'EcoCash leads mobile money subscriber growth'

By Staff reporter | 13 Jun 2020 at 20:26hrs
EcoCash
THE Postal and Telecommunications Regulatory Authority of Zimbabwe (Potraz)'s latest sector report shows that mobile money subscriptions grew by 4,6 percent in the first quarter of 2020, from 7 334 639 active users in the fourth quarter of 2019, to 7 673 201.

The report reveals that the 308 562-subscriber growth in the quarter was largely driven by EcoCash, which put on an additional 253 014 new subscribers, contributing 81,9 percent of all the new subscribers gained in the quarter.
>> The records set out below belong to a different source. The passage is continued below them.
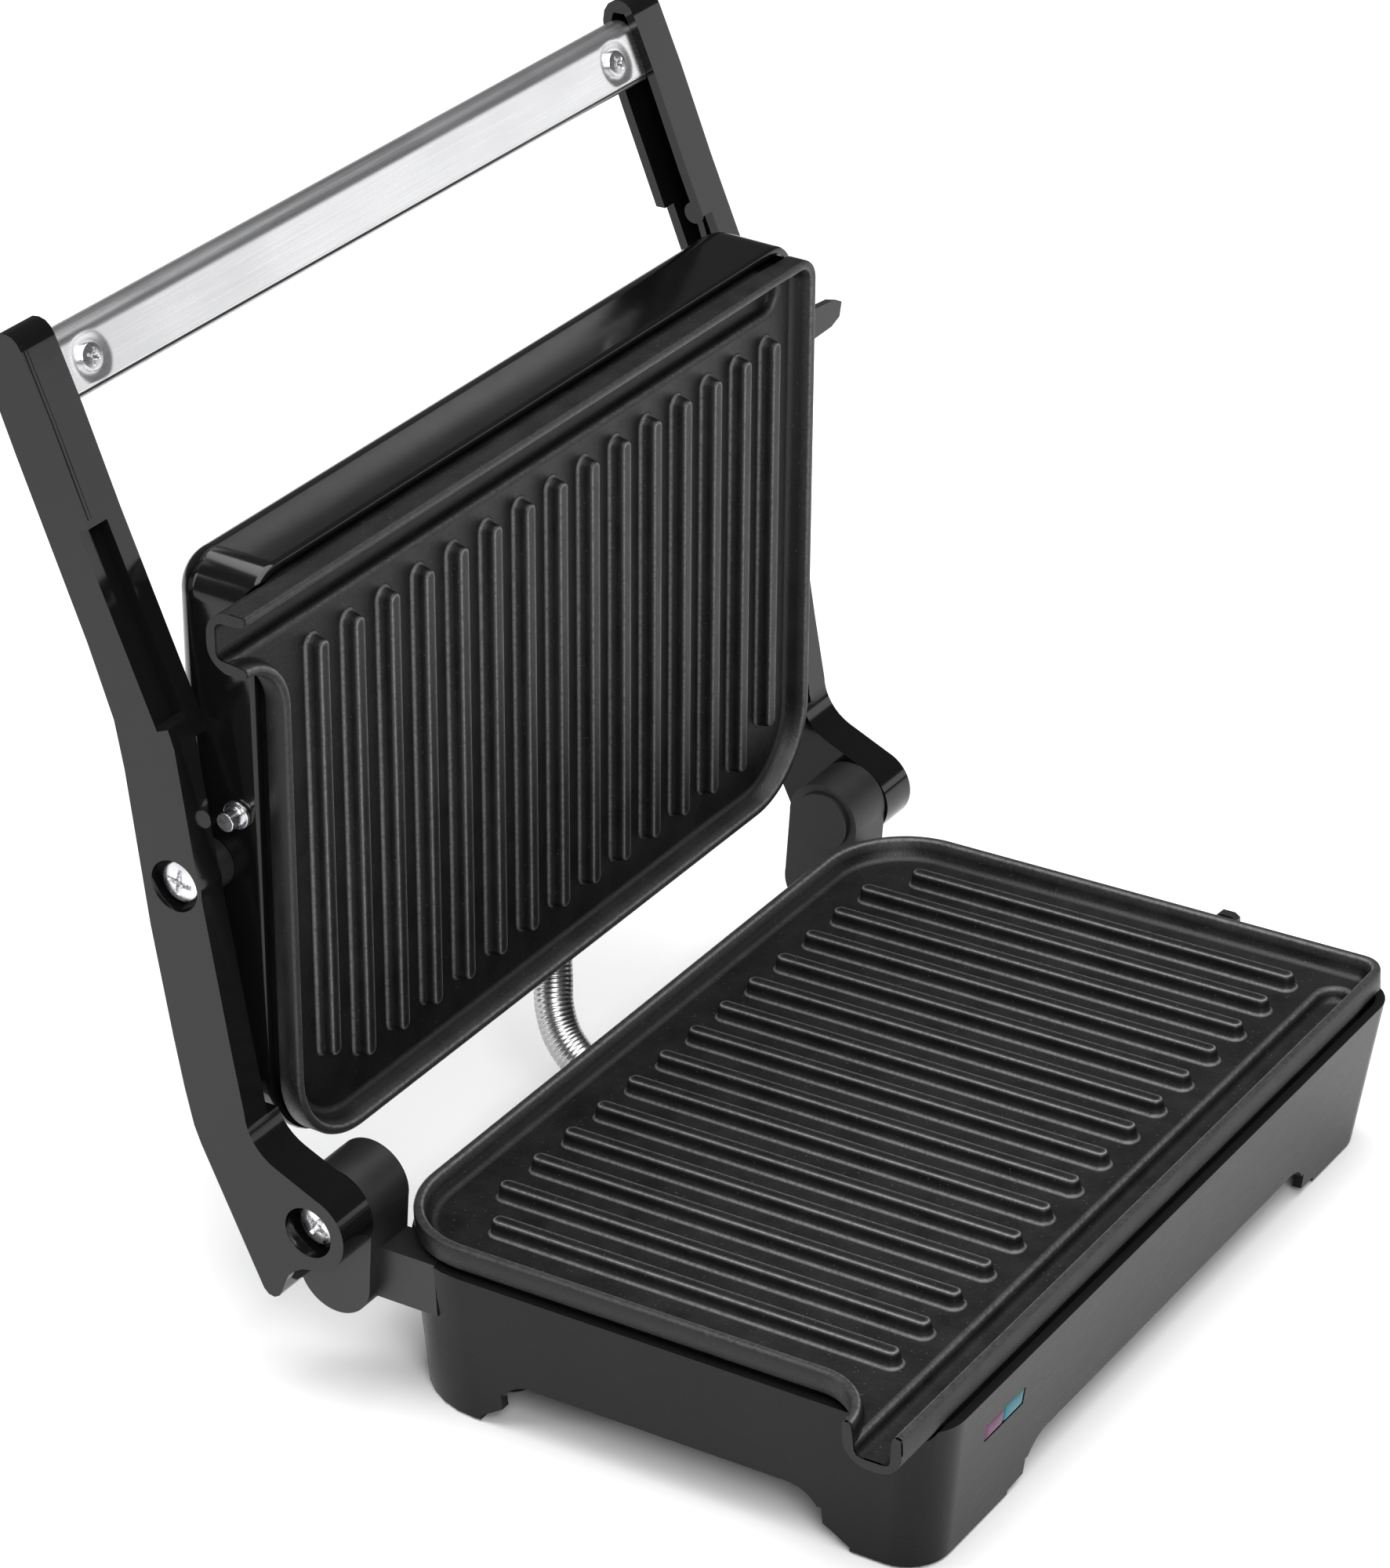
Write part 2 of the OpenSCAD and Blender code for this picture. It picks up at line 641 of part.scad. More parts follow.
module handle_screws() color([0.75, 0.75, 0.77]) both() at_handle()
  translate([handle_screw_x, -0.02, handle_h * 0.45]) rotate([90, 0, 0])
    screw(3.4, 1.2, screw_core - 0.05, 6);

// ---------- upper head ----------

// Rounded body of the upper housing, moved inwards by t
module head_body(t, low, high) {
  hull() {
    for (s = [[0, high], [0, low + head_bevel], [head_bevel * 0.3, low + head_bevel * 0.3],
              [head_bevel, low]])
      translate([0, 0, s[1]]) linear_extrude(eps)
        plan([-head_w / 2 + t + s[0], head_front + t + s[0]],
             [head_w / 2 - t - s[0], head_back - t - s[0]],
             head_front_r - t, head_front_r - t, head_r - t - s[0] / 2, $fn = facets);
  }
}

module upper_housing() color([0.05, 0.05, 0.05]) at_head() {
  difference() {
    head_body(0, -head_depth, head_lip);
    head_body(wall, -head_depth + wall, head_lip + 2);
    across(-hw - 20, -hw + 12) offset(delta = 0.6) trough(0, spout_low);
    both() translate([0, pivot_ly, pivot_lz]) rod(100, 120, 5.02);
    both() translate([0, stud_yz.x, stud_yz.y]) rod(100, 120, 2.42);
    translate([0, latch_yz.x, latch_yz.y]) rod(100, 120, latch_pin_r + run);
    translate([head_gland.x, head_back + 5, head_gland.z]) rotate([90, 0, 0])
      cylinder(r = 5.9, h = 20);
  }
  both() difference() {
    translate([0, pivot_ly, pivot_lz]) intersection() {
      rod(109, head_w / 2 - wall + 0.5, 7.6);
      translate([100, -10, -6]) cube([20, 20, 12]);
    }
    translate([0, pivot_ly, pivot_lz]) rod(100, 120, 5.02);
  }
  for (p = head_lugs) difference() {
    translate([p.x > 0 ? p.x - 5 : p.x - 14, p.y - 6, head_lug_z]) cube([19, 12, lug_t]);
    translate([p.x, p.y, head_lug_z - 1]) cylinder(r = screw_hole, h = 10);
  }
}

module upper_plate() color([0.13, 0.13, 0.13])
  at_head() grill_plate(head_lugs, head_lug_z + lug_t + 0.05);

module upper_plate_screws() color([0.7, 0.7, 0.72]) at_head()
  for (p = head_lugs) translate([p.x, p.y, head_lug_z]) mirror([0, 0, 1])
    screw(3.2, 1.6, screw_core - 0.05, lug_t + 5.5);

module upper_element() color([0.45, 0.45, 0.45]) at_head() element();

module upper_reflector() color([0.75, 0.75, 0.76]) at_head() reflector();

module thermal_fuse() color([0.85, 0.82, 0.7]) at_head()
  translate([-10, 61, floor_low - 3]) rod(0, 20, 2);

module pivot_bushes() color([0.75, 0.6, 0.3]) at_head() both()
  translate([0, pivot_ly, pivot_lz]) difference() {
    union() {
      rod(109, head_w / 2 + 0.2, 5);
      rod(head_w / 2 + 0.1, arm_low_in - collar_gap, 6.6);
    }
    rod(100, 130, pivot_pin_r + run);
  }

module stop_studs() color([0.75, 0.75, 0.77]) at_head() both()
  translate([0, stud_yz.x, stud_yz.y]) {
    rod(110, head_w / 2 + 5.4, 2.4);
    rod(head_w / 2 + 0.1, head_w / 2 + 1.4, 3.6);
  }

module head_conduit_gland() color([0.3, 0.3, 0.3]) at_head()
  translate([head_gland.x, head_gland.y + 0.1, head_gland.z]) rotate([-90, 0, 0])
    gland(4, 5.8, 9, 1, 6);

// Swing latch on the right side of the head: lever with its toe, rivet and thumb tab. It is drawn
// with the toe pointing at the base, then folded up along the side of the head.
module latch_lever() color([0.12, 0.12, 0.12]) at_head() {
  side = head_w / 2 + 0.4;
  across(side, side + 2) translate(latch_yz) rotate(latch_fold) {
    circle(r = 4);
    translate([-2, 0]) square([4, 21.6]);
    polygon([[1, 18.8], [6.5, 18.8], [6.5, 20], [4.9, 21.6], [1, 21.6]]);
  }
  translate([0, latch_yz.x, latch_yz.y]) {
    rod(110, side + 1, latch_pin_r);
    rod(side + 1, side + 2.8, 2.8);
  }
  slab(-7.2, -5.2) polygon([[side + 1, 3], [side + 20, 5], [side + 25, 7], [side + 24, 11],
                            [side + 20, 12.5], [side + 1, 13]]);
}

base_housing();
bottom_cover();
cover_screws();
rubber_feet();
lower_plate();
lower_plate_screws();
lower_element();
lower_reflector();
thermostat();
terminal_block();
power_lens();
ready_lens();
lamp_board();
hinge_post_left();
hinge_post_right();
post_screws();
hinge_bushes();
base_conduit_gland();
mains_inlet();
latch_catch();
wire_conduit();
left_arm();
right_arm();
hinge_pins();
pivot_pins();
handle_sleeve();
handle_core();
handle_screws();
upper_housing();
upper_plate();
upper_plate_screws();
upper_element();
upper_reflector();
thermal_fuse();
pivot_bushes();
stop_studs();
head_conduit_gland();
latch_lever();
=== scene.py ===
"""Panini press with its lid open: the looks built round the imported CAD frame."""
import math

import bmesh
import bpy
import numpy as np
from mathutils import Matrix, Vector


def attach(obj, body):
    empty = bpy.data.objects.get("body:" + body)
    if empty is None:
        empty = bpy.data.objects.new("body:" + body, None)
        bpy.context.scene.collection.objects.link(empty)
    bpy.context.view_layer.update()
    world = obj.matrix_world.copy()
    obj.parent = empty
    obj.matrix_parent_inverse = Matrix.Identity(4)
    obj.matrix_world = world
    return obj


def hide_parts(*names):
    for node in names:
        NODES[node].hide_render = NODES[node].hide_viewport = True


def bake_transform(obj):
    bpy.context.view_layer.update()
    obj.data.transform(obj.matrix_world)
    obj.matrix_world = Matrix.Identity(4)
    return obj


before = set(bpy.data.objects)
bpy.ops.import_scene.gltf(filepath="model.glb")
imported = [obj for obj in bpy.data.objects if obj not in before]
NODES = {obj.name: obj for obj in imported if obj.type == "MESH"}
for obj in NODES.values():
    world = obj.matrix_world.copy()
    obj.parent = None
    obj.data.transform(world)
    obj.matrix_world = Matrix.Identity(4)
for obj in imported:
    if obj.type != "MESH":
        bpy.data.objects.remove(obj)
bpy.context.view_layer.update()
MM = 0.001

# ---------------------------------------------------------------- camera

CAMERA_AT = (-0.94221, -0.57510, 0.72560)   # metres
RIGHT = Vector((0.546130, -0.836960, -0.035211))
DOWN = Vector((-0.400051, -0.223648, -0.888786))
AHEAD = Vector((0.736004, 0.499479, -0.456968))
SENSOR_MM, LENS_MM = 36.0, 119.675
SHIFT_X, SHIFT_Y = 0.01404, -0.05026


def add_camera():
    """Camera from its place and its three axes, with everything in focus."""
    data = bpy.data.cameras.new("camera")
    data.sensor_width = SENSOR_MM
    data.sensor_fit = "AUTO"
    data.lens = LENS_MM
    data.shift_x, data.shift_y = SHIFT_X, SHIFT_Y
    data.clip_start, data.clip_end = 0.05, 60.0
    data.dof.use_dof = False
    camera = bpy.data.objects.new("camera", data)
    turn = Matrix((RIGHT, -DOWN, -AHEAD)).transposed()
    camera.matrix_world = Matrix.Translation(CAMERA_AT) @ turn.to_4x4()
    bpy.context.scene.collection.objects.link(camera)
    bpy.context.scene.camera = camera


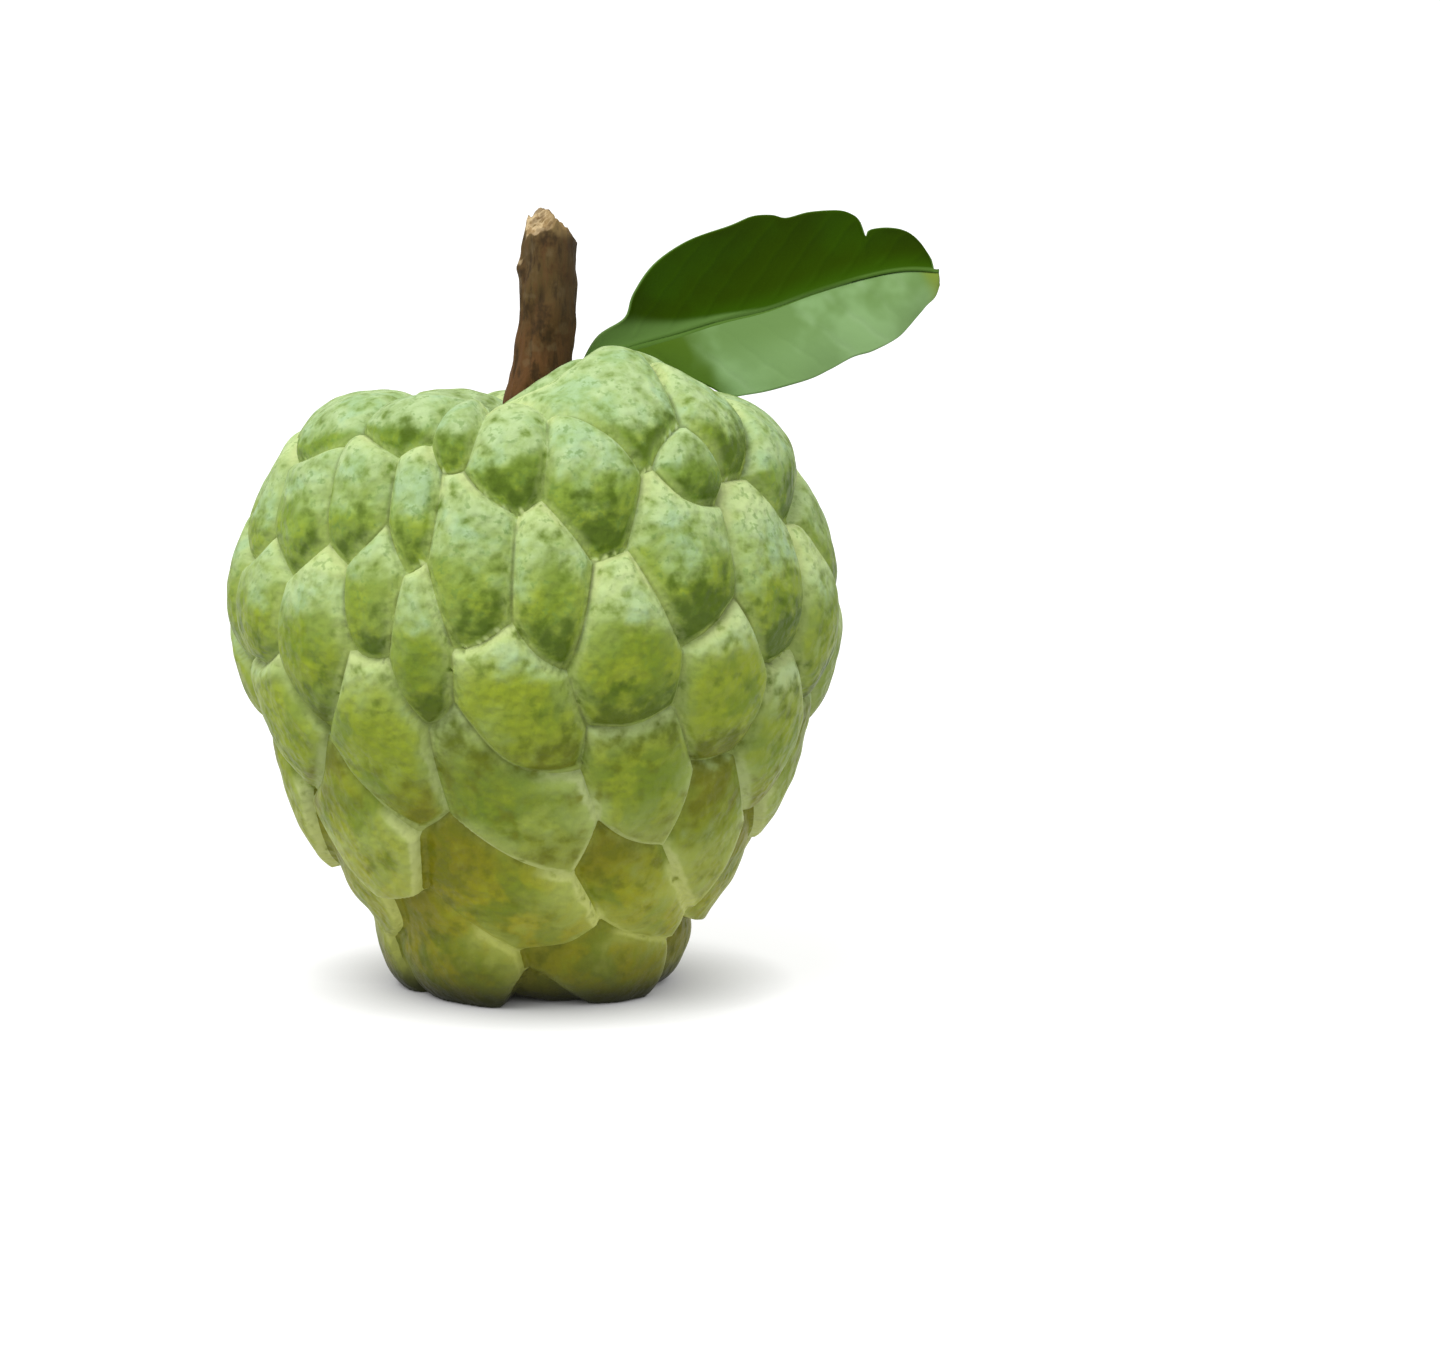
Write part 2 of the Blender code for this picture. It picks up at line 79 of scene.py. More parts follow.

One Money added 86 295 new subscribers, while TeleCash lost subscriber market share by 747 subscribers in the quarter.

Of the total 7 334 639 mobile money subscribers in the country at the end of March 2020, EcoCash contributed 7 065 382 of them, contributing 3,7 percent of the 4,6 percent overall growth recorded in the sector. EcoCash's subscriber market share went up from 91,8 percent in the fourth quarter of 2019, to 92,1 percent in the first quarter of 2020.

EcoCash's subscriber growth and increased market share comes at a time that Zimbabwean monetary authorities have been imposing stringent operating conditions, seen as detrimental to the growth of EcoCash – for years the leading mobile money service in the country.

In September last year, the Reserve Bank of Zimbabwe (RBZ) ordered mobile money service providers to immediately suspend the cash-in, cash-out and cash back facilities on mobile money platforms, in what the central bank said was a bid to curb illicit money trading activities.

Although the directive was later lifted, the central bank recently again introduced a raft of additional measures affecting EcoCash agents' movement of funds within the EcoCash ecosystem of merchants, banks, bulk-payers and related players.

While some have seen this as a policy to bring EcoCash agents into the formal banking system to ensure their effective control, others see it as targeting the country's largest mobile money business in favour of the State-controlled One Money, a direct rival of EcoCash.

This is despite the inroads made by mobile money platforms - led by EcoCash - to help ease Zimbabwe's well-documented cash shortages in the past few years.